▶ [Given request]:
In the entries below, the lines from the one with "attach(obj, body)" through the one with "CAD node that" are to be copied exactly; both ends count.
╭─ Material provided
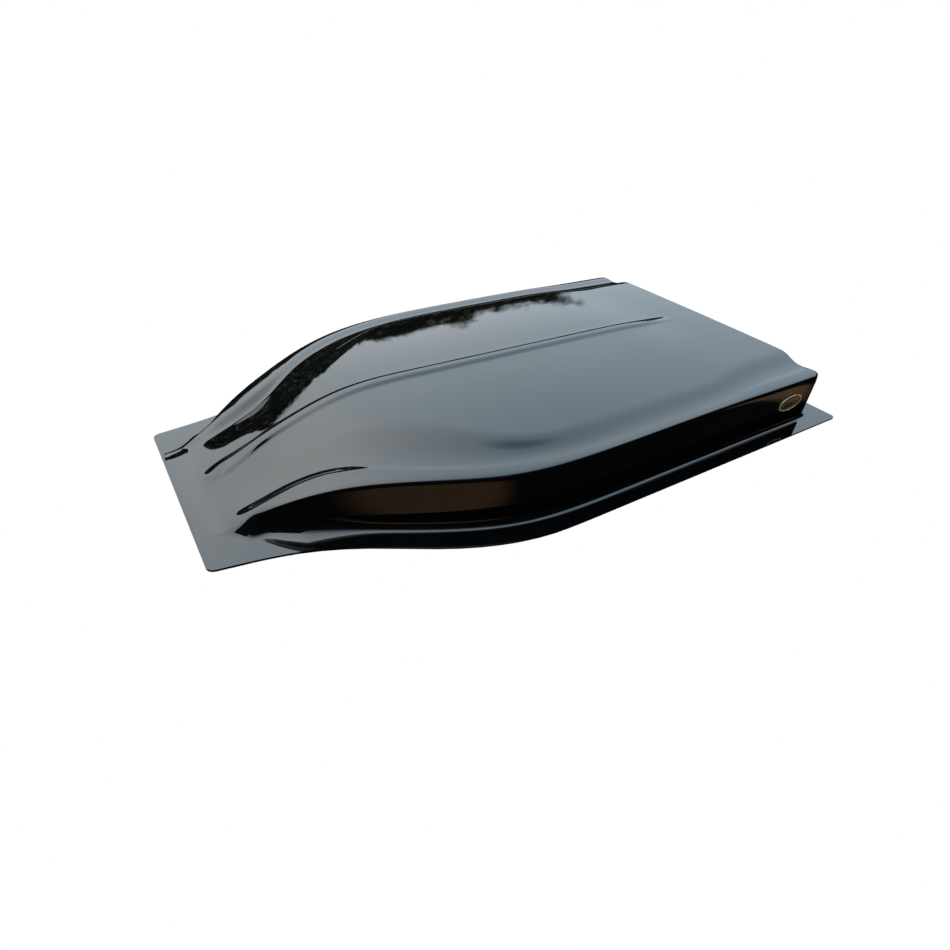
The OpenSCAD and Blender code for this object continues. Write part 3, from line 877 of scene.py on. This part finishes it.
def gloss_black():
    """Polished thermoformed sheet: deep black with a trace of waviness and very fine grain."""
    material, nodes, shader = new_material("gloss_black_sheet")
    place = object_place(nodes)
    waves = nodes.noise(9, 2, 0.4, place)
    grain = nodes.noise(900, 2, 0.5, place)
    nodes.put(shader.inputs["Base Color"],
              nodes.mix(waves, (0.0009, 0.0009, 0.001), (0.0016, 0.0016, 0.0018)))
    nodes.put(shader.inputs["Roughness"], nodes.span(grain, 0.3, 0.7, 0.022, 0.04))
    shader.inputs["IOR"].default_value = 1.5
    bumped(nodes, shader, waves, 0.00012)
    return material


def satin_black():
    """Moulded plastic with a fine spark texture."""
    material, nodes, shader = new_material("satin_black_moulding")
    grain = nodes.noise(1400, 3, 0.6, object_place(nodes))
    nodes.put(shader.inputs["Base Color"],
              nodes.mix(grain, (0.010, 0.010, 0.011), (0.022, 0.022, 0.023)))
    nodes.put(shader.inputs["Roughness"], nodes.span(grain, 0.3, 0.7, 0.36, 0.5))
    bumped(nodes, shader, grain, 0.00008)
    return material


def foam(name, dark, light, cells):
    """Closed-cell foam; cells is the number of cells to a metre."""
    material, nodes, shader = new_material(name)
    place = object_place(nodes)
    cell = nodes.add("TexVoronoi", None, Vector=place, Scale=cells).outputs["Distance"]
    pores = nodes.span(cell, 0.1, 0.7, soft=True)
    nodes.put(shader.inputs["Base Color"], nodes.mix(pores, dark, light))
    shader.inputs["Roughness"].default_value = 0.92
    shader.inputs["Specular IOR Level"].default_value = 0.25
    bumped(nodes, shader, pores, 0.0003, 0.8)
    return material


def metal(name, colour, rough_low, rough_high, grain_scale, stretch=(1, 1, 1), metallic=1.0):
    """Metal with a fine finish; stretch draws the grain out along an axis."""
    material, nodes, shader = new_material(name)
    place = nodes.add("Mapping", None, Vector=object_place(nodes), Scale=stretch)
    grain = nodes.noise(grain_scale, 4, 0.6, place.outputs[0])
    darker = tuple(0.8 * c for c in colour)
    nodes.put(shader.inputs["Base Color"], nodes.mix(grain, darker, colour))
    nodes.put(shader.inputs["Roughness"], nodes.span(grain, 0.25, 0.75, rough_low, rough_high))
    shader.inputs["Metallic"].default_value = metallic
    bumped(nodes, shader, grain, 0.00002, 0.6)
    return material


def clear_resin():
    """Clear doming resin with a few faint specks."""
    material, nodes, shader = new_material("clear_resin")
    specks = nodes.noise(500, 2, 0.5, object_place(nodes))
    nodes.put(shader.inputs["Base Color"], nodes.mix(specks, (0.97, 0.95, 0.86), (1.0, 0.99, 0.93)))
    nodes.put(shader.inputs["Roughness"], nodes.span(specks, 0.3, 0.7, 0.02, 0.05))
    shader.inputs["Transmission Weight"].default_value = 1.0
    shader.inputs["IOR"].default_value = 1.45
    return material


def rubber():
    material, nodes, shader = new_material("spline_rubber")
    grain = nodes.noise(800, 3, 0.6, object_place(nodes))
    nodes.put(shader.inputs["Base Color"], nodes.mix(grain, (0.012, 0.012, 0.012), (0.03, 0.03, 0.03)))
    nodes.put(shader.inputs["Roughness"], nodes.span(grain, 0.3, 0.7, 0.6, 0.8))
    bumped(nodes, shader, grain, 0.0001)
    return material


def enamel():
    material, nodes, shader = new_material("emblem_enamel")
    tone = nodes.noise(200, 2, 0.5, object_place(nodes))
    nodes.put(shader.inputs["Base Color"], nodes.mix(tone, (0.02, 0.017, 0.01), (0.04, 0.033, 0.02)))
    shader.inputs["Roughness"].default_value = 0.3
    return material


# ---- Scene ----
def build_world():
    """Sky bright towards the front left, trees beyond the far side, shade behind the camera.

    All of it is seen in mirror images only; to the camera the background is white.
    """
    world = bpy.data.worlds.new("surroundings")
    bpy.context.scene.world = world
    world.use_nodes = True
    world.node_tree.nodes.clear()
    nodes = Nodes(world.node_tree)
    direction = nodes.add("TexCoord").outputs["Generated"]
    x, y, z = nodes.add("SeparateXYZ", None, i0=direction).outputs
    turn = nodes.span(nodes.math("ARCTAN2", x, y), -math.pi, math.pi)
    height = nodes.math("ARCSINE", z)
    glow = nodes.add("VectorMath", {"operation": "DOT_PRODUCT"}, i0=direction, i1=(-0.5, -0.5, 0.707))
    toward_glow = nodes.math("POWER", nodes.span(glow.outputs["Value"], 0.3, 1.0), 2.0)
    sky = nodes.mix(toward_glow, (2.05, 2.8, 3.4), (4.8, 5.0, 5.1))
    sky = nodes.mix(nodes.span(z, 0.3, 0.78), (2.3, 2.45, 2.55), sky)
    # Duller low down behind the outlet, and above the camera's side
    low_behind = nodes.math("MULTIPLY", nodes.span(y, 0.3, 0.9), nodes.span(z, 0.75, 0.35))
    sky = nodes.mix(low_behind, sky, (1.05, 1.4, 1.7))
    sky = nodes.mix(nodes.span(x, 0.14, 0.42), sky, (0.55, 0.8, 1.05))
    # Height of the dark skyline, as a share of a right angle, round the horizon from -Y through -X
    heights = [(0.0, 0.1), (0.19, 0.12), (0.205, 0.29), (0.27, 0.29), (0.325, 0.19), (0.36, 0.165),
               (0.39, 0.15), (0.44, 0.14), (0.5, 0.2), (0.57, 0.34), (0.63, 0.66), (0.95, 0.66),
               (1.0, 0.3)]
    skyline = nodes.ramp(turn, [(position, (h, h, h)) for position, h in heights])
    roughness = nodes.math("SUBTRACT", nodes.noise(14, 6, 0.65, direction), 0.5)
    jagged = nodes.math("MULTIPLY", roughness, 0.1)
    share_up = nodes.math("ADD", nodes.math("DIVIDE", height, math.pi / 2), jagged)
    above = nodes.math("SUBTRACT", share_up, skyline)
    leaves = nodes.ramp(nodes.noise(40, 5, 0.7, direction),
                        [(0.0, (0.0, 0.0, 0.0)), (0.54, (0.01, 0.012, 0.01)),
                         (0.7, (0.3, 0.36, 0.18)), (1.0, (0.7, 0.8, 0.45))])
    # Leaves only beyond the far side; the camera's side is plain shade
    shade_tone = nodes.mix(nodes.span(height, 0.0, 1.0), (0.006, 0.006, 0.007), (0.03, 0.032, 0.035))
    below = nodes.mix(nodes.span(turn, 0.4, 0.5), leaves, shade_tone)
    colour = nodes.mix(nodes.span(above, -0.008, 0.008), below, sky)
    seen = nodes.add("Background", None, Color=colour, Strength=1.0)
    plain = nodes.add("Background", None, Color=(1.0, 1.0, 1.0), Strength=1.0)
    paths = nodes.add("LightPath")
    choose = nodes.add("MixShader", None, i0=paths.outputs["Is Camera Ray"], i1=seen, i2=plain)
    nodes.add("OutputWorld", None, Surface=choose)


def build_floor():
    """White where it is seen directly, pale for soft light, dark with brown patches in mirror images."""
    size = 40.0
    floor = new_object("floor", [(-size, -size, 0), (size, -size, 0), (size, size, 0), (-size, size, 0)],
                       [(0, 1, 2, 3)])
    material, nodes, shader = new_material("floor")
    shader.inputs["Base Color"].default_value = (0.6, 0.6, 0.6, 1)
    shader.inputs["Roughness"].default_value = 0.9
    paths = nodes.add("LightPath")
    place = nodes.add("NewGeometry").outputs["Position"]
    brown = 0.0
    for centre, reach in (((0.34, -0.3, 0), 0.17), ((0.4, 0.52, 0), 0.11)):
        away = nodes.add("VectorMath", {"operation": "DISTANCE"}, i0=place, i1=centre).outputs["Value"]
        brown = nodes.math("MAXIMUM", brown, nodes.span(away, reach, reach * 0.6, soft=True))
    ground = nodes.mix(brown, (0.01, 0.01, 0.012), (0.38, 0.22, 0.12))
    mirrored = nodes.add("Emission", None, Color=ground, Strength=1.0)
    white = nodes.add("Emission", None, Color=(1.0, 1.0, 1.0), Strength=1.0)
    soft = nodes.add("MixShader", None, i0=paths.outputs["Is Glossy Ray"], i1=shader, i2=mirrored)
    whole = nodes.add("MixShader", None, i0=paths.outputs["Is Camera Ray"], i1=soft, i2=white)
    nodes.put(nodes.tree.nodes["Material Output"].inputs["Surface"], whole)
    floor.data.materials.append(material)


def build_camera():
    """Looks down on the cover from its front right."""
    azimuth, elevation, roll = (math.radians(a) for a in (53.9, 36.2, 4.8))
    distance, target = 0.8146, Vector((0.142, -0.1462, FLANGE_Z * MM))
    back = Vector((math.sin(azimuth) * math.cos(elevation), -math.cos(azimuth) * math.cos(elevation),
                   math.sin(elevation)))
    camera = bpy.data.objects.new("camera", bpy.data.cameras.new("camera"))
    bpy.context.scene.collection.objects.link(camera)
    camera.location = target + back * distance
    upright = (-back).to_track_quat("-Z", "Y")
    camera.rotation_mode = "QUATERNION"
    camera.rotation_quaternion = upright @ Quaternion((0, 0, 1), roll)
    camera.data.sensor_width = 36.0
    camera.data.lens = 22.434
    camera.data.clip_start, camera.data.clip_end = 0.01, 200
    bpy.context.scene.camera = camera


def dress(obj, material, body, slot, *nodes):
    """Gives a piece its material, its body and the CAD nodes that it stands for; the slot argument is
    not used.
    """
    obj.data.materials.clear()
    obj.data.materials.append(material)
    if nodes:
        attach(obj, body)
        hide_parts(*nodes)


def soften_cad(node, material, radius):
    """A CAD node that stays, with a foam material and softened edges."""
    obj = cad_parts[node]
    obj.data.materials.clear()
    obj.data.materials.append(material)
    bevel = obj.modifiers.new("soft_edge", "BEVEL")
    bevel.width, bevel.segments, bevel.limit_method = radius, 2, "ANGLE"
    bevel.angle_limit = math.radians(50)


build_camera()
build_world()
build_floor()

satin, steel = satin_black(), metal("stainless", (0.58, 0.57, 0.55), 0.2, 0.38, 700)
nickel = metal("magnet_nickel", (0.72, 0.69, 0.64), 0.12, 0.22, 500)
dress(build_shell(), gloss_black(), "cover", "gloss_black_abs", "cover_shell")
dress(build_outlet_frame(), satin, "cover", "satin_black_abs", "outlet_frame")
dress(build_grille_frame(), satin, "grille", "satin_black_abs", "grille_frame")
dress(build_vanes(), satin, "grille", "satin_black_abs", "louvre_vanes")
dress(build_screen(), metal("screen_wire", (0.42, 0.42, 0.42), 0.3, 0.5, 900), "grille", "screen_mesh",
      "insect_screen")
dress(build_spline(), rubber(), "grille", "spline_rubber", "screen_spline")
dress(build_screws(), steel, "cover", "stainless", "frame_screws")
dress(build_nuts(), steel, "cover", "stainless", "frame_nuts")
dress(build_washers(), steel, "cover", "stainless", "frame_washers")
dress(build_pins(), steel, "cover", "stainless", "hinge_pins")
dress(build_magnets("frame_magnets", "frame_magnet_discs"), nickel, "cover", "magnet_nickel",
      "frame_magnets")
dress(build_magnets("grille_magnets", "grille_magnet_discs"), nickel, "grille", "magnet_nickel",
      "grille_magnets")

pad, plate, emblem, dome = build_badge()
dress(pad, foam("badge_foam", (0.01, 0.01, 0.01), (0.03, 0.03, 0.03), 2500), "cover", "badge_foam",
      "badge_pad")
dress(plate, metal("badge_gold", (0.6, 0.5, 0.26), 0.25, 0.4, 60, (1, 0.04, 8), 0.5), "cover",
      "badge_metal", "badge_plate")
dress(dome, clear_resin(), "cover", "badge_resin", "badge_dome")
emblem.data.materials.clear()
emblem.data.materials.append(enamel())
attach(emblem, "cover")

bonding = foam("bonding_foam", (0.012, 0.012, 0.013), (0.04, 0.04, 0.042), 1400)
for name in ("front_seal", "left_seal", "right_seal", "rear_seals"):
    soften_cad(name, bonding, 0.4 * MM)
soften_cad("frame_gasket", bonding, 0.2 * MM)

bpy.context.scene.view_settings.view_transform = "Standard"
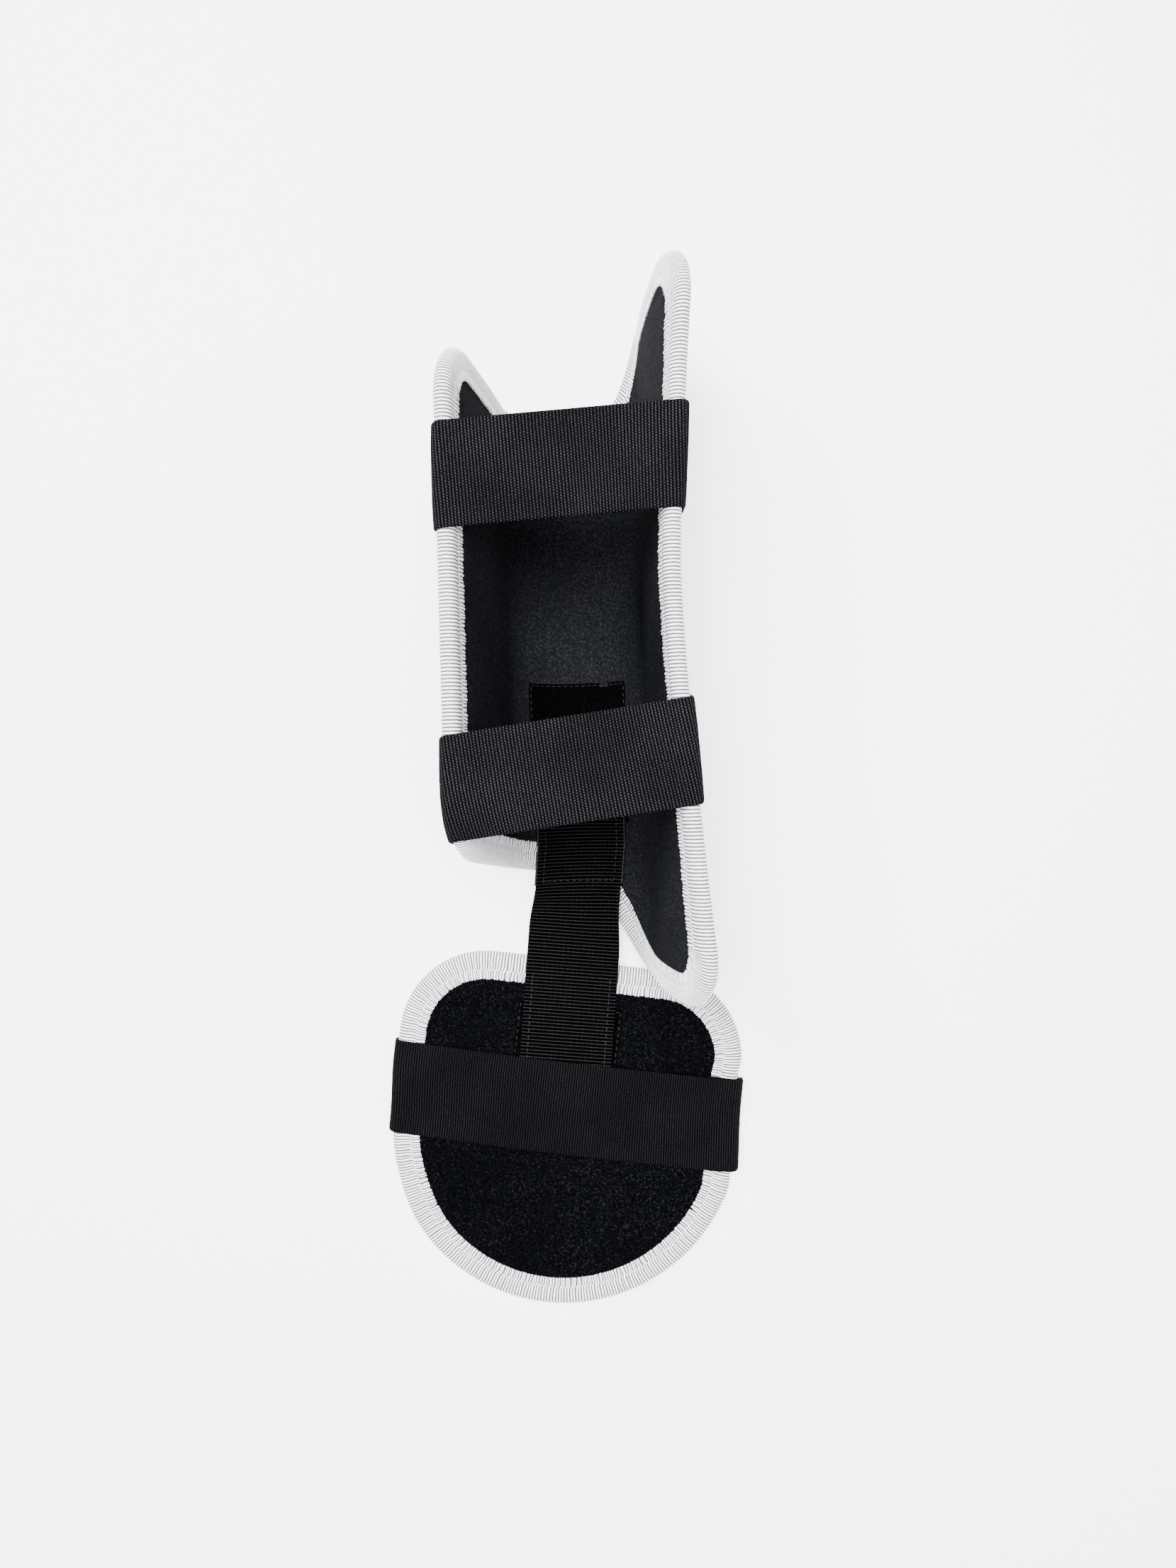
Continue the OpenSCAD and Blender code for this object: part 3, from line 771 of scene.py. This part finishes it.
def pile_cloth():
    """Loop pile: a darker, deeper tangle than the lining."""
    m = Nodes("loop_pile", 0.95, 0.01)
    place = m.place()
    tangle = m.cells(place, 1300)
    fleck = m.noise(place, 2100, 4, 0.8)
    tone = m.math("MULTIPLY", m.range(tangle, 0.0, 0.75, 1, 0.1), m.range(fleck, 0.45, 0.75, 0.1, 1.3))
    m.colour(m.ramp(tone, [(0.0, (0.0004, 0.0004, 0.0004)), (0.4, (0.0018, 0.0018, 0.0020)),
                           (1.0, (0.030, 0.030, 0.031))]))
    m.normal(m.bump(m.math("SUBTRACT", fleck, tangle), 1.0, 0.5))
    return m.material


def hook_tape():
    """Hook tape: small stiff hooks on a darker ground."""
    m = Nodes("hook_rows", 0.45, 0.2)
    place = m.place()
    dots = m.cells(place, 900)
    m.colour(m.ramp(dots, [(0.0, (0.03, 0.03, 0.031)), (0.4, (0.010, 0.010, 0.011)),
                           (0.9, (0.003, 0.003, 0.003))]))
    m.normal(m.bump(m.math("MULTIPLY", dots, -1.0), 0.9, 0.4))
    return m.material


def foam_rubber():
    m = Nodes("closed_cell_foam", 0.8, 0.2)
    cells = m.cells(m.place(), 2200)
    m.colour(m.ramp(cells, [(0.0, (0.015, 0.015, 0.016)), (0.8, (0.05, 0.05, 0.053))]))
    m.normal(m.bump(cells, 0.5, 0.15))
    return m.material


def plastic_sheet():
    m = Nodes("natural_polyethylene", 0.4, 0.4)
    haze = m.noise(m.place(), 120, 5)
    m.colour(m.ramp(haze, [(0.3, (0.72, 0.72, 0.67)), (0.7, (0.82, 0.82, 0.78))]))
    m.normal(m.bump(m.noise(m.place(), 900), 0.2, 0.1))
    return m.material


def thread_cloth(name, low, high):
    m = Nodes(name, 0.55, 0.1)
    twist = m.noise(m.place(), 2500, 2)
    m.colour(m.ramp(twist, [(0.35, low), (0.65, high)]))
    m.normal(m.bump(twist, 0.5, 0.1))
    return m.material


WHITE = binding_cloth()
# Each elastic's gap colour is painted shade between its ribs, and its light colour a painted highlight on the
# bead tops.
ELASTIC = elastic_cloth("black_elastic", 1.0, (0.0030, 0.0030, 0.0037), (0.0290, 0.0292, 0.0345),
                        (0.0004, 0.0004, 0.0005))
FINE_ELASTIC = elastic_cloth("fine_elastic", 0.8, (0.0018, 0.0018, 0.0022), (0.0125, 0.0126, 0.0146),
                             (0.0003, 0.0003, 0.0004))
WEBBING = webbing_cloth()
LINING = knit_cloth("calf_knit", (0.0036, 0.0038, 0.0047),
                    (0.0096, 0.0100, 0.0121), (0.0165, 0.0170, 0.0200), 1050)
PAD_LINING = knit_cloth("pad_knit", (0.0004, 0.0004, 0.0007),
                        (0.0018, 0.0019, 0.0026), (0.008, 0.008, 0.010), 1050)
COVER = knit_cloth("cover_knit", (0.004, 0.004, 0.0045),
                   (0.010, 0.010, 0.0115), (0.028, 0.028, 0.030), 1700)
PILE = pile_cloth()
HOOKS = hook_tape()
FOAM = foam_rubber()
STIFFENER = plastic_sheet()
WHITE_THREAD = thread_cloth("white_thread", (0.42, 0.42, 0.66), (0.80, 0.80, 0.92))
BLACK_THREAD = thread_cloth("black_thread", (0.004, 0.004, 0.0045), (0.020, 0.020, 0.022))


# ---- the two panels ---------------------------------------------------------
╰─
▶ [Output]:
        attach(obj, body)
        hide_parts(*nodes)


def soften_cad(node, material, radius):
    """A CAD node that stays, with a foam material and softened edges."""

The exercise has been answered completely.